Short exercise »
Repeat each line word for word.

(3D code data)
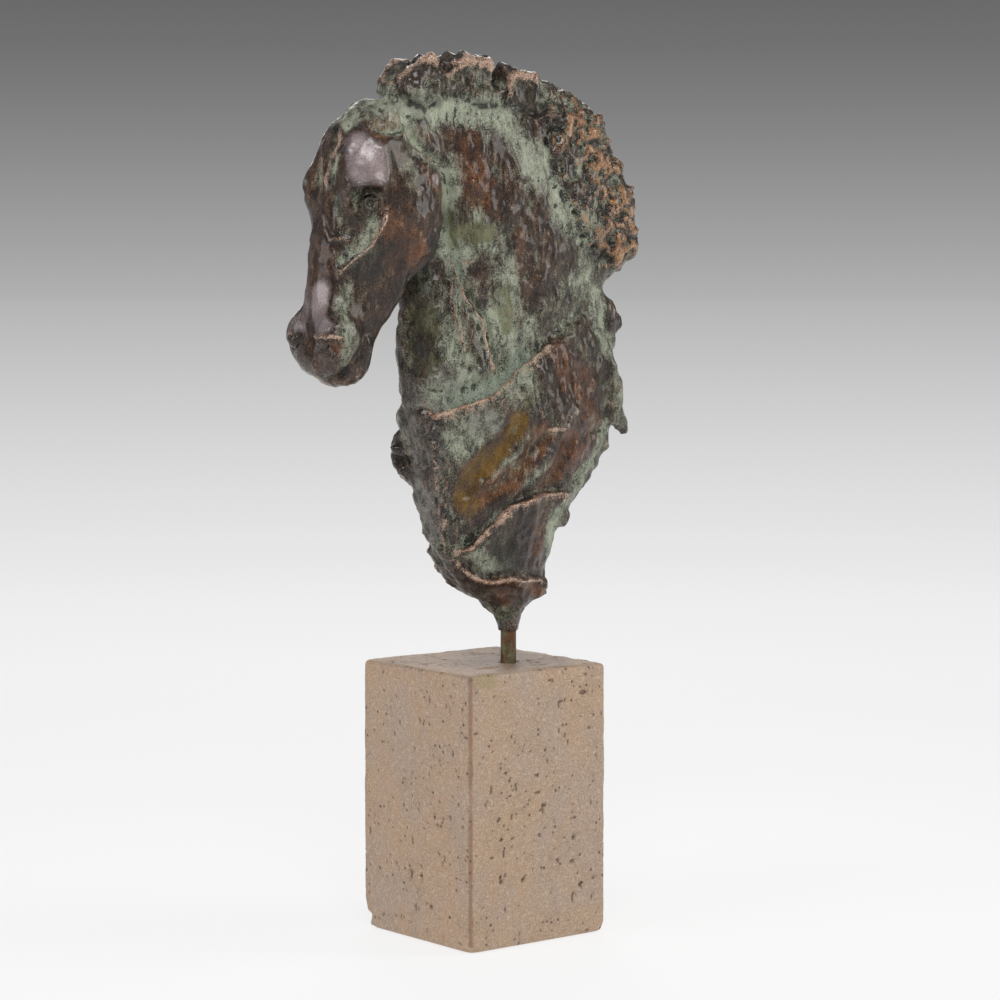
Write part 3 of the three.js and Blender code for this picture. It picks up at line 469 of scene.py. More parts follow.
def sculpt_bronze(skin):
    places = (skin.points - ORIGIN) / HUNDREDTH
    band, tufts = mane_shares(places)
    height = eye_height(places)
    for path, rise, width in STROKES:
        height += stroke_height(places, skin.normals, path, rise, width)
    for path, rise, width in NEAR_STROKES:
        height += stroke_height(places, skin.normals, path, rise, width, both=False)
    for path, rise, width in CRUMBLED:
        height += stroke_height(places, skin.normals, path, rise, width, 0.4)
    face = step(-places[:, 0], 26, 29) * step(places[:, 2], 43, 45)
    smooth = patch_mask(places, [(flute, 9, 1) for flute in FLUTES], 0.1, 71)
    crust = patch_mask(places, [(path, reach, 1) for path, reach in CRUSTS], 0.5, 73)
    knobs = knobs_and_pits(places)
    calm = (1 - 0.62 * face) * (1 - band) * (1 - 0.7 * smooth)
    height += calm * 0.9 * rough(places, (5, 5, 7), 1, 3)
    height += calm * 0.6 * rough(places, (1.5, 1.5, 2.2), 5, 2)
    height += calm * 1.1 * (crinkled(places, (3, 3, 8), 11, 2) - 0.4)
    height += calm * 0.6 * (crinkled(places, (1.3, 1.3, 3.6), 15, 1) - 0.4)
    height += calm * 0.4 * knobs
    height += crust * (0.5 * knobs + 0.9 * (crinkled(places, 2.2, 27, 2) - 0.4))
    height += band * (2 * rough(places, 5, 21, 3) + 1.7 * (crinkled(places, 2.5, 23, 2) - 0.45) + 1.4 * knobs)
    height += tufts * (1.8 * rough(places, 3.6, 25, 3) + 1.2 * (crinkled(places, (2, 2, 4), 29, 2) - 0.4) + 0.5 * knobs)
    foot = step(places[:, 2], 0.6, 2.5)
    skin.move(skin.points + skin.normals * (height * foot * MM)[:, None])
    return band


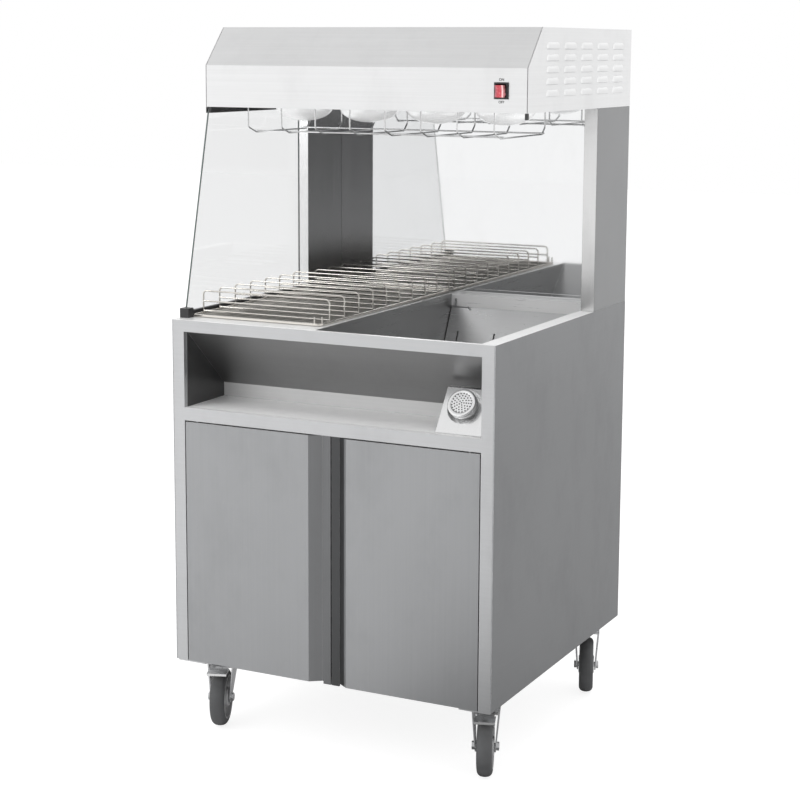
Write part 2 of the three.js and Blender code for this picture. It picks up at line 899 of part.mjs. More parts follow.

Complete answer »
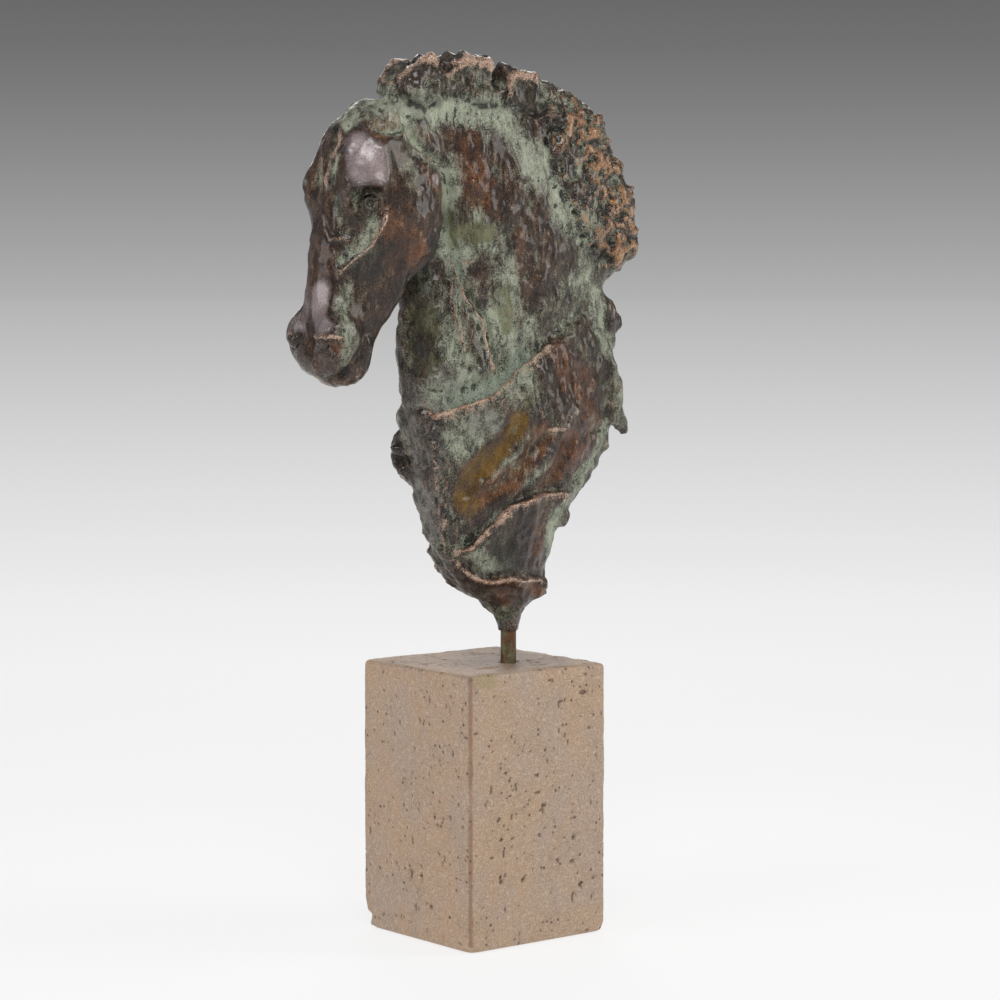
Write part 3 of the three.js and Blender code for this picture. It picks up at line 469 of scene.py. More parts follow.
def sculpt_bronze(skin):
    places = (skin.points - ORIGIN) / HUNDREDTH
    band, tufts = mane_shares(places)
    height = eye_height(places)
    for path, rise, width in STROKES:
        height += stroke_height(places, skin.normals, path, rise, width)
    for path, rise, width in NEAR_STROKES:
        height += stroke_height(places, skin.normals, path, rise, width, both=False)
    for path, rise, width in CRUMBLED:
        height += stroke_height(places, skin.normals, path, rise, width, 0.4)
    face = step(-places[:, 0], 26, 29) * step(places[:, 2], 43, 45)
    smooth = patch_mask(places, [(flute, 9, 1) for flute in FLUTES], 0.1, 71)
    crust = patch_mask(places, [(path, reach, 1) for path, reach in CRUSTS], 0.5, 73)
    knobs = knobs_and_pits(places)
    calm = (1 - 0.62 * face) * (1 - band) * (1 - 0.7 * smooth)
    height += calm * 0.9 * rough(places, (5, 5, 7), 1, 3)
    height += calm * 0.6 * rough(places, (1.5, 1.5, 2.2), 5, 2)
    height += calm * 1.1 * (crinkled(places, (3, 3, 8), 11, 2) - 0.4)
    height += calm * 0.6 * (crinkled(places, (1.3, 1.3, 3.6), 15, 1) - 0.4)
    height += calm * 0.4 * knobs
    height += crust * (0.5 * knobs + 0.9 * (crinkled(places, 2.2, 27, 2) - 0.4))
    height += band * (2 * rough(places, 5, 21, 3) + 1.7 * (crinkled(places, 2.5, 23, 2) - 0.45) + 1.4 * knobs)
    height += tufts * (1.8 * rough(places, 3.6, 25, 3) + 1.2 * (crinkled(places, (2, 2, 4), 29, 2) - 0.4) + 0.5 * knobs)
    foot = step(places[:, 2], 0.6, 2.5)
    skin.move(skin.points + skin.normals * (height * foot * MM)[:, None])
    return band


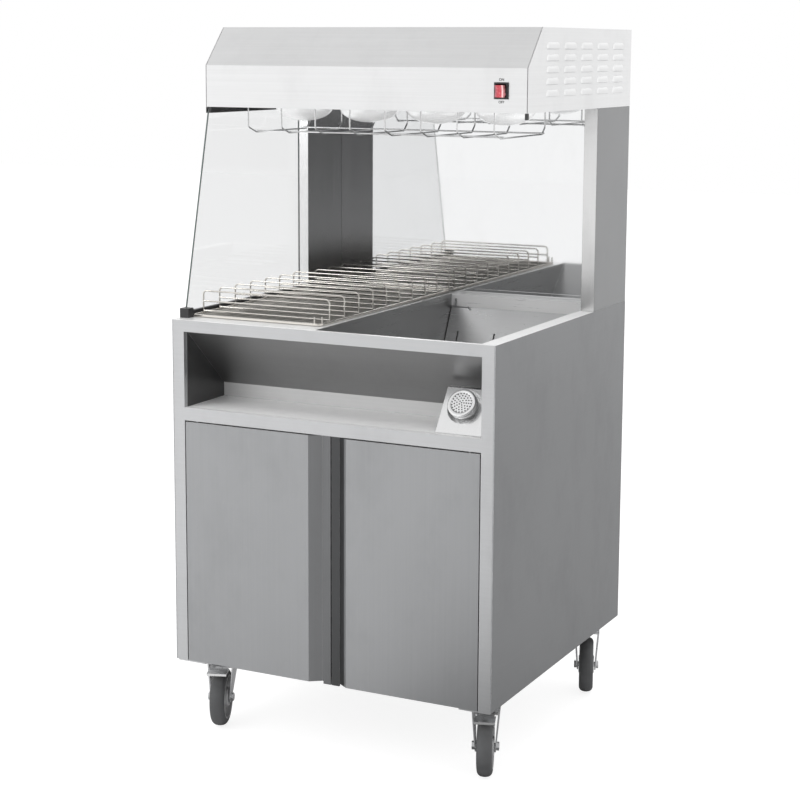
Write part 2 of the three.js and Blender code for this picture. It picks up at line 899 of part.mjs. More parts follow.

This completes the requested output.